Hi, I'm a biker in a car ( just bought over an LPG gas oven), here now but going Britwards at the weekend. Gois (a bad translation is the 14th concentration motorbikes of Gois ) in August run by the local club is worth even a short visit, 1st day is free. and it is a big fest in a small town. Difficult to get info from their website but there's stuff on yout*be if you spell Gois with the squiggle over the o. Other places have similar but smaller/shorter events, there's an "historic" bike scene but tends to be the smaller stuff and there's lots and lots of Motocross. There seem small towns here where you can but a new KTM but can't find a dentist.
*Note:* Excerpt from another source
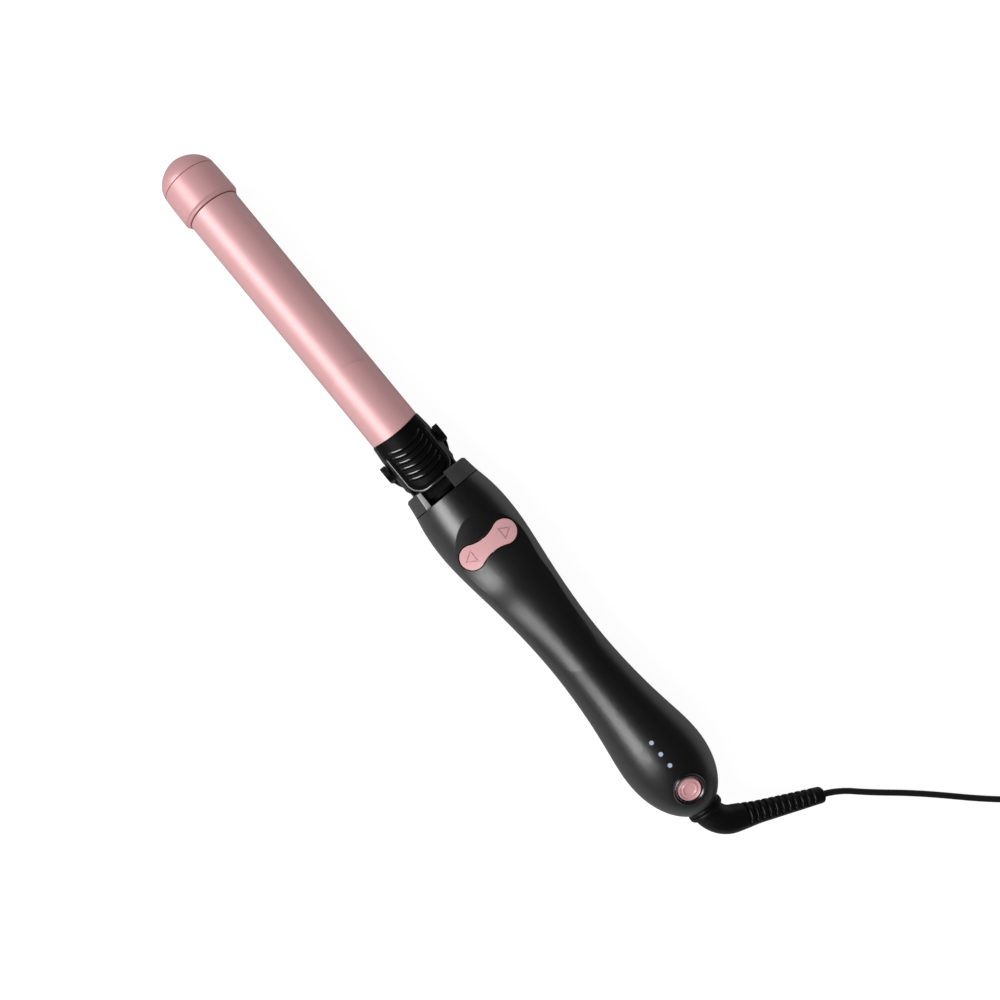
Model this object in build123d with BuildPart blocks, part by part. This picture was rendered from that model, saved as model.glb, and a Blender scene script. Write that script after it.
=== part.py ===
from build123d import *
from math import acos, cos, pi, radians, sin, sqrt, tan
import os

# Rotating curling iron, in millimetres. +X runs from the barrel's tip to the cord, +Z is up and the
# iron lies on the plane z = 0. The long axis is at y = 0, centred on the length of the iron itself.

# Fits and walls
slip_fit = 0.02            # a fixed piece in its seat
running_fit = 0.05         # a turning or sliding piece on its pin or in its bore
loose_gap = 0.3            # moving pieces that pass each other
wall = 2.0                 # handle shells

# Handle outline: places along the iron and radii
handle_front_x, handle_front_r = 7.25, 18.0
bulge_x, bulge_r = 29.9, 20.4
shoulder_x, shoulder_r = 57.6, 17.72
waist_x, waist_r = 97.0, 14.6
hip_x, hip_r = 145.3, 18.07
rear_bulge_x, rear_bulge_r = 164.5, 20.2
tail_x, tail_r = 182.3, 16.39
handle_end_x, handle_end_r = 192.0, 8.8

# Sunk panel on the top of the handle, as round sections flatter than the handle: place along the
# iron, depth below the round outline, and how far the section's centre lies below the long axis
panel_sections = [(12.0, -2.4, 16.0), (21.0, 0.0, 16.0), (28.0, 1.9, 16.0), (36.3, 3.8, 16.0),
                  (49.0, 3.6, 14.0), (62.0, 3.0, 11.0), (77.0, 2.0, 7.0), (88.0, 1.1, 3.5),
                  (97.0, 0.5, 1.6), (105.0, 0.08, 0.9), (114.0, -0.5, 0.6)]

# Front collar
collar_front_x = -1.5
collar_front_r = 16.95
collar_mouth_r = 15.0      # clears the lever's tail as the barrel turns
collar_corner = 0.46 * (collar_front_r - collar_mouth_r)
collar_mouth_depth = 3.5
collar_bore_r = 13.6
collar_spigot_length = 2.2
notch_y = (-8.9, 4.9)
notch_floor = 8.0          # above the long axis
notch_slope = 2.3          # width of the slanted side of the notch
notch_slope_z = 11.0

# Barrel
barrel_r = 12.7
barrel_wall = 1.0
tip_x = -192.0
dome_length = 11.2
dome_r = 14.0
dome_mid = (4.8, 10.4)     # a point of the dome, from its tip
tip_collar_r = 14.37
tip_collar_rear_x = -162.7
tip_collar_edge = 0.45
tip_collar_lip = 4.3
tip_spigot_r = 9.0
tip_spigot_length = 3.0
barrel_rear_x = -27.5

# Heater inside the barrel
heater_plate_x = (-150.0, -61.0)
heater_plate_size = (12.0, 1.5)
shoe_x = (-158.0, -45.0)
shoe_gap = 1.6
fuse_r, fuse_length = 1.8, 11.0
thermistor_r, thermistor_length = 1.2, 5.5
sensor_offset = 6.0        # fuse and thermistor from the long axis
sensor_inset = 0.5
insulator_x = (-42.5, -39.5)
lead_r, lead_offset = 0.6, 1.0
lead_end_x = 24.0
lead_bore_r = 2.0

# Rotating base
base_front_x, base_front_r = -30.4, 13.1
base_r, base_full_x = 13.8, -23.0
base_taper_x = (-5.5, -3.5)
neck_r = 12.9
neck_end_x = 4.6
neck_top_z = 8.0           # clears the lever's tail when the clamp is open
deck_z = 3.4               # flat floor under the lever, above the long axis
deck_end_x = 0.9
deck_half_width = 11.9     # the base's sides stand up beside the lever
base_spigot_x = -38.0

# Lever and clamp plate, on a cross pin
clamp_pin_x, clamp_pin_z = -15.0, 7.0
clamp_pin_r = 1.25
clamp_pin_half = 8.2
base_lug_y = (3.4, 5.4)
lever_lug_y = (5.7, 7.7)
lug_r = 3.1
lever_front_x, lever_tail_x = -30.4, 0.3
lever_front_bow = 1.8      # its front edge is hollow
lever_half_width = 11.6
lever_corner = 7.5
lever_r, lever_inner_r = 14.6, 13.4
plate_tip_x, plate_shoulder_x, plate_rear_x = -66.3, -58.8, -22.0
plate_gap, plate_thickness = 0.1, 0.5
plate_edge_z = 6.6
groove_x = (-20.5, -17.6, -14.6, -11.5, -8.2, -5.4)
groove_width, groove_depth = 0.9, 0.6
groove_half_width = 9.4
groove_bow = 3.0
rivet_x, rivet_y = -24.7, 5.0
rivet_r, rivet_head_r, rivet_head = 1.1, 2.0, 0.9
rivet_cover = 1.7          # lever left over the end of a rivet
clamp_spring_x = -6.0
clamp_spring_r, clamp_spring_wire, clamp_spring_turns = 2.6, 0.7, 5
spring_peg_r = 1.8
spring_peg = 1.5

# Stand
stand_pivot_x = -17.25
stand_width = 8.3
stand_gap, stand_thickness = 0.4, 2.6
stand_foot = 3.0
stand_pin_r, stand_head_r, stand_head = 1.6, 2.6, 0.7
stand_pin_inner_y = 8.0

# Spindle, bearings and gear train
spindle_r, spindle_bore_r = 5.0, 3.0
spindle_flange_r, spindle_flange = 9.0, 1.6
spindle_end_x = 29.9
spindle_screw_circle, spindle_screw_angles = 7.1, (210, 270, 330)
spindle_screw_r, spindle_screw_head, spindle_screw_depth = 0.9, 1.0, 4.5
front_plate_x = (9.9, 13.1)
rear_plate_x = (28.0, 30.0)
rear_plate_drop = 2.6      # smaller than the handle's hollow, to clear the sunk panel
bearing_r = 8.0
bush_r = 7.0
bush_front_x = 27.6
clip_x = (13.3, 14.0)
clip_r = 6.4
gear_x = (14.6, 18.8)
gear_module = 0.5
drive_teeth, pinion_teeth = 28, 12
tooth_backlash = 0.12
pinion_margin = 0.2
motor_shaft_r = 1.5
motor_shaft_x = (11.6, 33.0)
slip_hub_x = (19.6, 27.4)
slip_hub_r, slip_ring_r = 6.6, 7.3
slip_rings_x = (20.4, 24.2)
slip_ring_width = 2.4
brush_width, brush_depth, brush_height = 2.0, 3.0, 3.2
holder_x = (19.8, 27.2)
holder_half_y = 4.0
holder_z = (8.3, 13.0)
frame_bar_y, frame_bar_size = 12.0, (3.0, 6.0)
frame_top_bar = (10.0, 1.9)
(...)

I am now going to go up my fave road with 30ish corners in 1.5km and try to scrape the back off the door mirror against the rock pretending my name's Rossi,


----------



## oronero (Aug 24, 2012)

*coleio*, make sure that it is only the back of the mirrors and nothing of yourself, apparently bodies don't have a great time when they inadvertently scrape rock, have fun!


----------



## bikersteve (Feb 4, 2011)

*Biker*



oronero said:


> *coleio*, make sure that it is only the back of the mirrors and nothing of yourself, apparently bodies don't have a great time when they inadvertently scrape rock, have fun!


They call me "slow Steve " these days .im in no hurry to scrape rocks..ride safe..eace:


----------



## Algarve (Mar 30, 2011)

there is a senior bikers club that meet regular they have a feature article every month in the free newspaper, with meet ups and rides out,no they are not all oldies just think someone gave them the name, unless they all have side cars LOL


----------



## redwolf (Sep 13, 2012)

Thanks for this, sounds a bit like the Ulysses club, they only accept over 50's, the moto is "Growing old disgracefully".......sounds interesting!!


----------